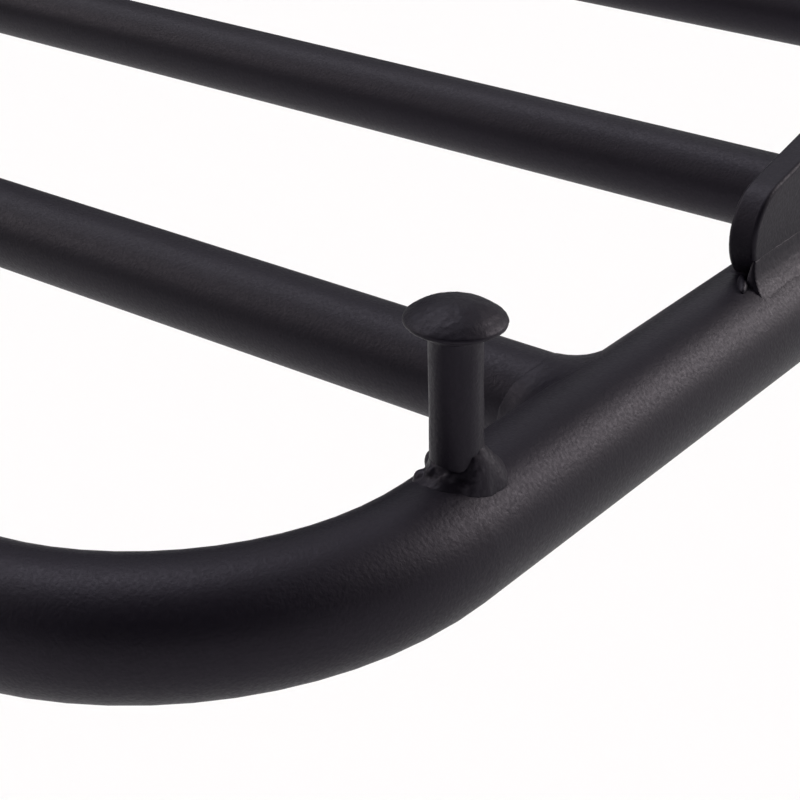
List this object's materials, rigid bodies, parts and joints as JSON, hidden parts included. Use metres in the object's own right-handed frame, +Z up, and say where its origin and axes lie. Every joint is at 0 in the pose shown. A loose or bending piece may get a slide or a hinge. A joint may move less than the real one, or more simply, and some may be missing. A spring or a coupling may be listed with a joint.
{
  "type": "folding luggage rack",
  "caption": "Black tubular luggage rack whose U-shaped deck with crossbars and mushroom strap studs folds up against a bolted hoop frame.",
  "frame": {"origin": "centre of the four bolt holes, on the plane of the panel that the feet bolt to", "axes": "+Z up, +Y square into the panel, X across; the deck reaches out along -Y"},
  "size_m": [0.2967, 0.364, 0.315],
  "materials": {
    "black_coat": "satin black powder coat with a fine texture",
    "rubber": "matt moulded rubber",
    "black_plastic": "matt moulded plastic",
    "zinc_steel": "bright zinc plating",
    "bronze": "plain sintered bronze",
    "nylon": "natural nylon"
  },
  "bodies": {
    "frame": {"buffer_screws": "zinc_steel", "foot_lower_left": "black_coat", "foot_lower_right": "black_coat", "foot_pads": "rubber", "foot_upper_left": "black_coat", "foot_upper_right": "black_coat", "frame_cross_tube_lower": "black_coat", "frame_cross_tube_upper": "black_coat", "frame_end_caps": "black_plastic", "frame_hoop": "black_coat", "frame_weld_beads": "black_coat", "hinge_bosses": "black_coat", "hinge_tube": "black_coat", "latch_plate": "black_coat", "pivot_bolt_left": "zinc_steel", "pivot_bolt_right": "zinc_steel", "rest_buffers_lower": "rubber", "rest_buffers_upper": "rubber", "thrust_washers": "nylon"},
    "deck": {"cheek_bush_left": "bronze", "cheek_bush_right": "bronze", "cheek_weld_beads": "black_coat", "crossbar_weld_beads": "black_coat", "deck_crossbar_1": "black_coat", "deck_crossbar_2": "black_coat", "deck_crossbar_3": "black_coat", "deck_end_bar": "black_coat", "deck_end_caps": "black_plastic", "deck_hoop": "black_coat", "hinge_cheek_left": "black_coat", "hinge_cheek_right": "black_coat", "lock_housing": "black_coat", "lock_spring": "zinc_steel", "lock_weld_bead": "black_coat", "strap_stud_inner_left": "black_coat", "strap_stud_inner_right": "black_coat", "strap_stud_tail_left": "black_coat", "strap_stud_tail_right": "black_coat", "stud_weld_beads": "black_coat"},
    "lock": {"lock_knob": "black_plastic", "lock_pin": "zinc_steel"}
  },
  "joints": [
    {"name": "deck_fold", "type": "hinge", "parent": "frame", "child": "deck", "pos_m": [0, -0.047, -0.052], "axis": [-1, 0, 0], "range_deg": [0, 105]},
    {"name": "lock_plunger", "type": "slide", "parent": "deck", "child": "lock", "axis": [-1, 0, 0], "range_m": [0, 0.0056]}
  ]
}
────────────────────────────────────────
* **WHAT IS REQUIRED**: Write out all the data again, exactly as it appears.

* **WRITTEN REPLY**:
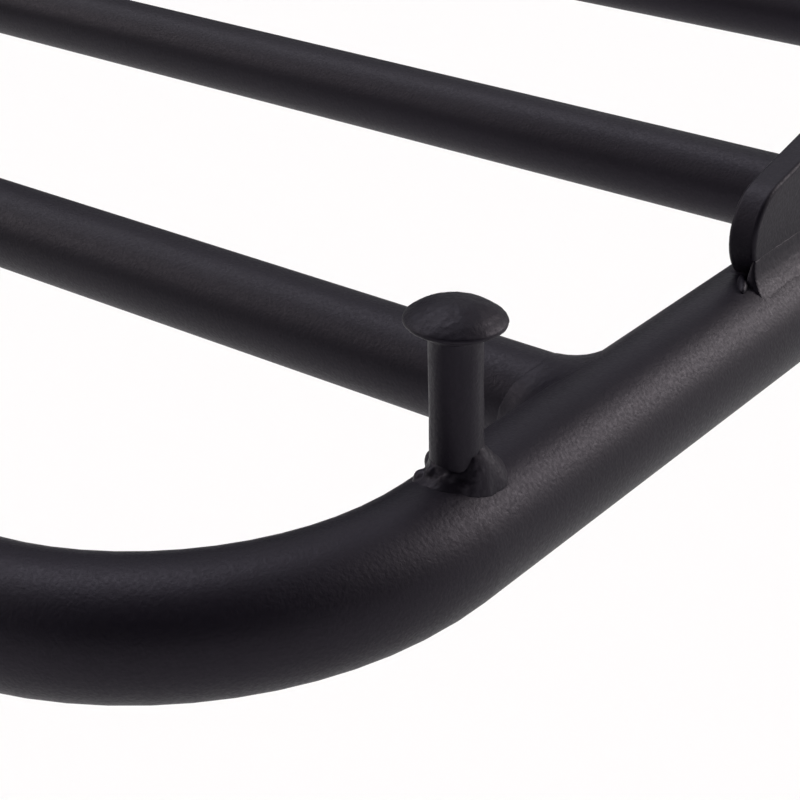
List this object's materials, rigid bodies, parts and joints as JSON, hidden parts included. Use metres in the object's own right-handed frame, +Z up, and say where its origin and axes lie. Every joint is at 0 in the pose shown. A loose or bending piece may get a slide or a hinge. A joint may move less than the real one, or more simply, and some may be missing. A spring or a coupling may be listed with a joint.
{
  "type": "folding luggage rack",
  "caption": "Black tubular luggage rack whose U-shaped deck with crossbars and mushroom strap studs folds up against a bolted hoop frame.",
  "frame": {"origin": "centre of the four bolt holes, on the plane of the panel that the feet bolt to", "axes": "+Z up, +Y square into the panel, X across; the deck reaches out along -Y"},
  "size_m": [0.2967, 0.364, 0.315],
  "materials": {
    "black_coat": "satin black powder coat with a fine texture",
    "rubber": "matt moulded rubber",
    "black_plastic": "matt moulded plastic",
    "zinc_steel": "bright zinc plating",
    "bronze": "plain sintered bronze",
    "nylon": "natural nylon"
  },
  "bodies": {
    "frame": {"buffer_screws": "zinc_steel", "foot_lower_left": "black_coat", "foot_lower_right": "black_coat", "foot_pads": "rubber", "foot_upper_left": "black_coat", "foot_upper_right": "black_coat", "frame_cross_tube_lower": "black_coat", "frame_cross_tube_upper": "black_coat", "frame_end_caps": "black_plastic", "frame_hoop": "black_coat", "frame_weld_beads": "black_coat", "hinge_bosses": "black_coat", "hinge_tube": "black_coat", "latch_plate": "black_coat", "pivot_bolt_left": "zinc_steel", "pivot_bolt_right": "zinc_steel", "rest_buffers_lower": "rubber", "rest_buffers_upper": "rubber", "thrust_washers": "nylon"},
    "deck": {"cheek_bush_left": "bronze", "cheek_bush_right": "bronze", "cheek_weld_beads": "black_coat", "crossbar_weld_beads": "black_coat", "deck_crossbar_1": "black_coat", "deck_crossbar_2": "black_coat", "deck_crossbar_3": "black_coat", "deck_end_bar": "black_coat", "deck_end_caps": "black_plastic", "deck_hoop": "black_coat", "hinge_cheek_left": "black_coat", "hinge_cheek_right": "black_coat", "lock_housing": "black_coat", "lock_spring": "zinc_steel", "lock_weld_bead": "black_coat", "strap_stud_inner_left": "black_coat", "strap_stud_inner_right": "black_coat", "strap_stud_tail_left": "black_coat", "strap_stud_tail_right": "black_coat", "stud_weld_beads": "black_coat"},
    "lock": {"lock_knob": "black_plastic", "lock_pin": "zinc_steel"}
  },
  "joints": [
    {"name": "deck_fold", "type": "hinge", "parent": "frame", "child": "deck", "pos_m": [0, -0.047, -0.052], "axis": [-1, 0, 0], "range_deg": [0, 105]},
    {"name": "lock_plunger", "type": "slide", "parent": "deck", "child": "lock", "axis": [-1, 0, 0], "range_m": [0, 0.0056]}
  ]
}